Forgive me if I missed something during my 20 minutes of extensive research.

a game I once played called Diablo 2

RESPECT!
 
If the quantity of bitcoins approaches a limiting sum of 21 million and the only thing preventing an attack are the computations of miners, isn't the algorithm flawed to begin with? An exponential decay in the average reward for successfully cracking a block would lead to a similar decay in the number of people willing to mine for bitcoins as the effort:reward ratio becomes more and more ridiculous. Without the miners, it becomes easier and easier for people to exploit the system; allowing them to double spend and run negative balances etc.

Forgive me if I missed something during my 20 minutes of extensive research

You don't account for price changes. If total hashing power increases, mining becomes more expensive. Prices will have to go up to make mining still profitable. In practice servers are mostly a "sunk cost" (certainly at this point where a lot of hobby mining occurs) so when prices fall too low most miners simply keep the btc. It will be interesting to see how market demand, mining capacity and prices evolve.

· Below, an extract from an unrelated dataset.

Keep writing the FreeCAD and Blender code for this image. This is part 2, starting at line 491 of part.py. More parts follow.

The dynamics you describe also occur in the gold market. Mining of gold is much more expensive than it used to be - all the low hanging fruit has been mined long time ago. This doesn't make gold any less of a store of value - to the contrary, this feature is a key requirement.
 
You don't account for price changes. If total hashing power increases, mining becomes more expensive. Prices will have to go up to make mining still profitable. In practice servers are mostly a "sunk cost" (certainly at this point where a lot of hobby mining occurs) so when prices fall too low most miners simply keep the btc. It will be interesting to see how market demand, mining capacity and prices evolve.
Isn't that relying on the premise that the positive change in demand must always be >= the negative change in the average reward for mining? Otherwise a point will be reached where the demand for bitcoins is not great enough to force an appreciation and maintain the incentive for miners. Which would, again, result in the integrity of the whole system being jeopardised. I am still just working with the idea that the computations are the only things affecting the robustness of the system's security.

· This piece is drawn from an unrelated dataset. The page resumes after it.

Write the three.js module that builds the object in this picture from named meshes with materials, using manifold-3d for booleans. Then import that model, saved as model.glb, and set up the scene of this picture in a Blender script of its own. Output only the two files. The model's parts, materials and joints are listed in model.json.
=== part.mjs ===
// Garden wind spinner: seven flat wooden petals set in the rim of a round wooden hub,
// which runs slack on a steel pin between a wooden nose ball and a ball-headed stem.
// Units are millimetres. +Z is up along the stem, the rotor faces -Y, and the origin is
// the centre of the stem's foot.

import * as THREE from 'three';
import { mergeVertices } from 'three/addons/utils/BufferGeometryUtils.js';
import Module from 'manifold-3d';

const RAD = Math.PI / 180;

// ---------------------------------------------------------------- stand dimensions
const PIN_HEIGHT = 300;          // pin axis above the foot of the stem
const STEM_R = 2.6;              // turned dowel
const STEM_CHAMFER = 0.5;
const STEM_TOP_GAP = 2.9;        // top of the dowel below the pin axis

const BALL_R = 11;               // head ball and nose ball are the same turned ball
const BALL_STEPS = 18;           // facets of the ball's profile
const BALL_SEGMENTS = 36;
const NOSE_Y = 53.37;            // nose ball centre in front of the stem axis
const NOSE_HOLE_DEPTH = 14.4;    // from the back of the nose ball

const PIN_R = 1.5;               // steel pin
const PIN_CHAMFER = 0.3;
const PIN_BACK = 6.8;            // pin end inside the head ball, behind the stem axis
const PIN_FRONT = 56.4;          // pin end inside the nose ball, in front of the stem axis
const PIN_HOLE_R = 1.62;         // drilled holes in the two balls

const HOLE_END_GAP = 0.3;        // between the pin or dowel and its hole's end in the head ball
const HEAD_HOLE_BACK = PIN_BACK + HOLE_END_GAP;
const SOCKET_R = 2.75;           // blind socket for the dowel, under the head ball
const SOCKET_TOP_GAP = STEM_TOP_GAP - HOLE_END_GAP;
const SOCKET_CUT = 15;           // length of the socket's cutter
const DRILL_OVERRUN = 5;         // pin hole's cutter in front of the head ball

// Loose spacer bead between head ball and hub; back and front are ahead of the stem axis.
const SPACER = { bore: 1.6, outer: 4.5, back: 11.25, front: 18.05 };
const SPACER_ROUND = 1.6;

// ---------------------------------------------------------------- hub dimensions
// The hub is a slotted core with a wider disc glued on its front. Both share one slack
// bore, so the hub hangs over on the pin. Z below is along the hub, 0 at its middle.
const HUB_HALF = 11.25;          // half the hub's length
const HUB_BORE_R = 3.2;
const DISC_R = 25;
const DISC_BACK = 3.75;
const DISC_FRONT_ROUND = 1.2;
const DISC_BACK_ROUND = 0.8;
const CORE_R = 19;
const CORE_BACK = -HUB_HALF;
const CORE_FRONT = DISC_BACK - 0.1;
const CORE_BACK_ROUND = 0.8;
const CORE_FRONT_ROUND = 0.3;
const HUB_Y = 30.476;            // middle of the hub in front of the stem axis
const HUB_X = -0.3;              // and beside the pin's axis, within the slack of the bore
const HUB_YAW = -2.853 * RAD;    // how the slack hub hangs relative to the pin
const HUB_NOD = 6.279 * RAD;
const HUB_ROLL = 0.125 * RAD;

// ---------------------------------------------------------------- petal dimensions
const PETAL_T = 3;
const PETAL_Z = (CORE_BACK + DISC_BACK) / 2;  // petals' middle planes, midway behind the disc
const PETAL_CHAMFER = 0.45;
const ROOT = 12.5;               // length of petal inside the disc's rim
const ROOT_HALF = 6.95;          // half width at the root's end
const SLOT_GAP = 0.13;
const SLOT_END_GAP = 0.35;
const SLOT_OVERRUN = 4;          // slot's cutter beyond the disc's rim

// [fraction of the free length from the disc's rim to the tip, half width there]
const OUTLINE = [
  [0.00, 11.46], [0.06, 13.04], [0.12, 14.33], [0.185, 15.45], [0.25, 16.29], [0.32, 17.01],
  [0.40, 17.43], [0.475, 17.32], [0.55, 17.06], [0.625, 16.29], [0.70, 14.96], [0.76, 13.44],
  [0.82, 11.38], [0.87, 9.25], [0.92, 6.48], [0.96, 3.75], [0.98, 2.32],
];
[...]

The dynamics you describe also occur in the gold market. Mining of gold is much more expensive than it used to be - all the low hanging fruit has been mined long time ago. This doesn't make gold any less of a store of value - to the contrary, this feature is a key requirement.
It's hard to compare gold here as it is a commodity with industrial applicaitons, i.e., its value does not rely entirely on its usefulness as a store of value or medium of exchange.
 
1. To get Bitcoin of the ground you are right there is the "catch 22" as you describe between miners being needed for giving btc value, and value being needed for miners to get an incentive. However, judging by Bitcoin's history, the long term trend is up for both. The only times hashing power decreases is right after the predetermined intervals after which the btc output per day drops (so normal behavior). The reason for this adoption is IMO it's usefulness as a store and exchange of value. See next point.

2. Gold was money long before engineers found industrial applications for it - heck, long before something called "industry" existed. Gold as money relied historically entirely on its physical attributes that made it ideal for exchange of value (you can melt it, it doesn't corrode, supply is quite constant, etc). Bitcoin copies those features and adds the technological possibilities.

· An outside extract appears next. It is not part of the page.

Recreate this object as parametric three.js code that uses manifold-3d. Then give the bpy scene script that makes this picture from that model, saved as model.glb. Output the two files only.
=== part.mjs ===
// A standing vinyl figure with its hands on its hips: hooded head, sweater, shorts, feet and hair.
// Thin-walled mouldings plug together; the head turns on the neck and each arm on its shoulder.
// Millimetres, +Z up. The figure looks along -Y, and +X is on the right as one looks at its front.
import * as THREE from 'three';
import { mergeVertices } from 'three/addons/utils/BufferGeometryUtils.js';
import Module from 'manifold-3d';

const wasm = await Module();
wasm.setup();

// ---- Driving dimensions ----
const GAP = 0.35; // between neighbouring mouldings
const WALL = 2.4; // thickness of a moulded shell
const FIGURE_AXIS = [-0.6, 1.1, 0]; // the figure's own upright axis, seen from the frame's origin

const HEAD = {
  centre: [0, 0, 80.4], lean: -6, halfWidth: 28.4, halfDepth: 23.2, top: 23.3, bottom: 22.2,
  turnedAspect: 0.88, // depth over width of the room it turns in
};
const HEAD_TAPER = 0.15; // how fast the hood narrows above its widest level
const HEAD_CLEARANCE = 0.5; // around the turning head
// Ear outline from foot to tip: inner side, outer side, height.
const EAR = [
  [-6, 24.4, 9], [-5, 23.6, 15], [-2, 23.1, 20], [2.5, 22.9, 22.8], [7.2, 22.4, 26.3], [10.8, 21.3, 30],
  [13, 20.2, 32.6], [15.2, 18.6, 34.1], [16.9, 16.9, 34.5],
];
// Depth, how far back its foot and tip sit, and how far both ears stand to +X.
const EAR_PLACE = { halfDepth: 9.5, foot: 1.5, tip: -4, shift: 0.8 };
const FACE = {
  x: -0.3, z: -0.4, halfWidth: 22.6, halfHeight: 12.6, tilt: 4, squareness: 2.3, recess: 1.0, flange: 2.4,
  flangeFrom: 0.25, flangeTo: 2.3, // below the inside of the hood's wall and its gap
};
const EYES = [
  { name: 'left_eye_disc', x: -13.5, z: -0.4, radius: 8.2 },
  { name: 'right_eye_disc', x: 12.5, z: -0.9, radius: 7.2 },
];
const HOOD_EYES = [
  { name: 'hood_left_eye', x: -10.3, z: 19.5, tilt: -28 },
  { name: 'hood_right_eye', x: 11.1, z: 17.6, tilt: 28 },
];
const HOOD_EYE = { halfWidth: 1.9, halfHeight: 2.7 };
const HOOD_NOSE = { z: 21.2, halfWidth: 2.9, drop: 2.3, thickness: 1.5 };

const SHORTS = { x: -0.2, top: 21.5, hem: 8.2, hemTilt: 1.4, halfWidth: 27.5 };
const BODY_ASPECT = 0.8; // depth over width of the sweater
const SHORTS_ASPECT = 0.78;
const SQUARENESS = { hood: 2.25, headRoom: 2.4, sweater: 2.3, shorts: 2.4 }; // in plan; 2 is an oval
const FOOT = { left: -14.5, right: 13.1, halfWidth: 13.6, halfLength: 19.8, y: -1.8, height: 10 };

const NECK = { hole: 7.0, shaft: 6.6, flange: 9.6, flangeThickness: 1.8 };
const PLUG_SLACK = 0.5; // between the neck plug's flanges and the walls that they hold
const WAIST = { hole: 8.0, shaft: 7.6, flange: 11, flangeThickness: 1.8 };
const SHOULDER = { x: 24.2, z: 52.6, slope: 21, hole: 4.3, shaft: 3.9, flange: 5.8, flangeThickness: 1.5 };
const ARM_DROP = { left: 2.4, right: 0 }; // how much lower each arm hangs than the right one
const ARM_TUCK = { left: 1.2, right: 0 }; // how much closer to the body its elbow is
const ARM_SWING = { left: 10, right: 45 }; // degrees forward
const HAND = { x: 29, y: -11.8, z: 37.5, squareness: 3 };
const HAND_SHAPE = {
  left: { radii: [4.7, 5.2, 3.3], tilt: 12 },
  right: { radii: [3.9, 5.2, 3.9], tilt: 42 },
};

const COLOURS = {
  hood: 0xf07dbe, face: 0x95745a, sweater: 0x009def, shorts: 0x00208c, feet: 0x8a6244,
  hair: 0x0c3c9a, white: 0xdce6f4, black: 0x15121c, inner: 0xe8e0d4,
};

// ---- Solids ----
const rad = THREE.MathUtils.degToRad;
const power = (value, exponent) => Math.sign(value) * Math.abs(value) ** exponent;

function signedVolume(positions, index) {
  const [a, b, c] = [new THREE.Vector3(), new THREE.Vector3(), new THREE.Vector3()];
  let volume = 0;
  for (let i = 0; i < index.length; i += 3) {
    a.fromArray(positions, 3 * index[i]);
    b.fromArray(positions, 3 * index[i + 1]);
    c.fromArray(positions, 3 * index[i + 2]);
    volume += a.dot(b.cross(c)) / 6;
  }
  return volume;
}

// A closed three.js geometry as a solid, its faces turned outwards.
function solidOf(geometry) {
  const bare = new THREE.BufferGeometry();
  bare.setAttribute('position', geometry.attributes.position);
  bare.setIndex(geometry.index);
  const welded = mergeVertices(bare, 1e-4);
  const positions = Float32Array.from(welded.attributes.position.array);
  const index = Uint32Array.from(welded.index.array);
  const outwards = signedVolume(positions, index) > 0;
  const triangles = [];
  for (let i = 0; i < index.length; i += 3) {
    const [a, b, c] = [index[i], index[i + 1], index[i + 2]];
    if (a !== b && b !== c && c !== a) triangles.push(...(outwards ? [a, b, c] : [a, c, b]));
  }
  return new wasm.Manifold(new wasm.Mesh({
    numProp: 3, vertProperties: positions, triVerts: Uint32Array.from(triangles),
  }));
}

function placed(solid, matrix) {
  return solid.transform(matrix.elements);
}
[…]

Also note that this hashing network is already 13 Terahash / sec, quite an impressive amount of computing power. The idea that just copying Bitcoin and "starting again" would work is highly unlikely due to network effects.
 
Bitcoins are very much treated as commodities more than anything else right now. I don't think more than like 2% of the users actually think it is a viable currency.

My friend and I were discussing why the price dipped and then stuck around $14, and we think it is because it is too much hassle to deposit/withdraw funds. We don't think it is entirely a coincidence that prices were higher when it was possible to use Paypal to transfer money.

And yes the Bitcoin network is very large (166 PFLOP/s). Tons of computing power being thrown into this. $100m worth of BTC floating around, I'm just trying to get my piece.
 
There is the Dwolla scandal going on right now (they did chargebacks while claiming they never do) and the two largest exchanges are facing huge losses as a direct result of this.

Another day of fun in the bitcoin universe. It's like the Paypal wars all over again.
 
My friend and I were discussing why the price dipped and then stuck around $14, and we think it is because it is too much hassle to deposit/withdraw funds. We don't think it is entirely a coincidence that prices were higher when it was possible to use Paypal to transfer money.

I agree with this. Which is why I also foresee in my business plan that governments will hunt down exchanges if they want to stop Bitcoin. Most likely though it won't come to that and we'll see them playing the chargeback game with payment provider after payment provider with always new ones popping up.
 
Andy, if you want to know how much different the prices are per exchange, see http://www.bitcoinwatch.com/

Keep in mind that some of those exchanges are really amateuristic making them unsuitable for arbitrage alghoritms, but those listed at the top of the list are best ones.

As you can see there's still a lot of potential for arbitrage, and as I said before I can give QN an account with discounted commissions if you want. We plan to have the lowest commissions anyway and access to the lowest commissions obviously means access to the most arbitrage opportunities for a given spread, you know that better than I do.
 
I'm a bit skeptical after what happened to the online poker system recently. People build up tremendous virtual wealth that is locked up in the form of online currency and when the gov decide that it's illegal, people no longer can cash out.
At the end, if you are not in the USA, that may mean little to you as the laws do not apply.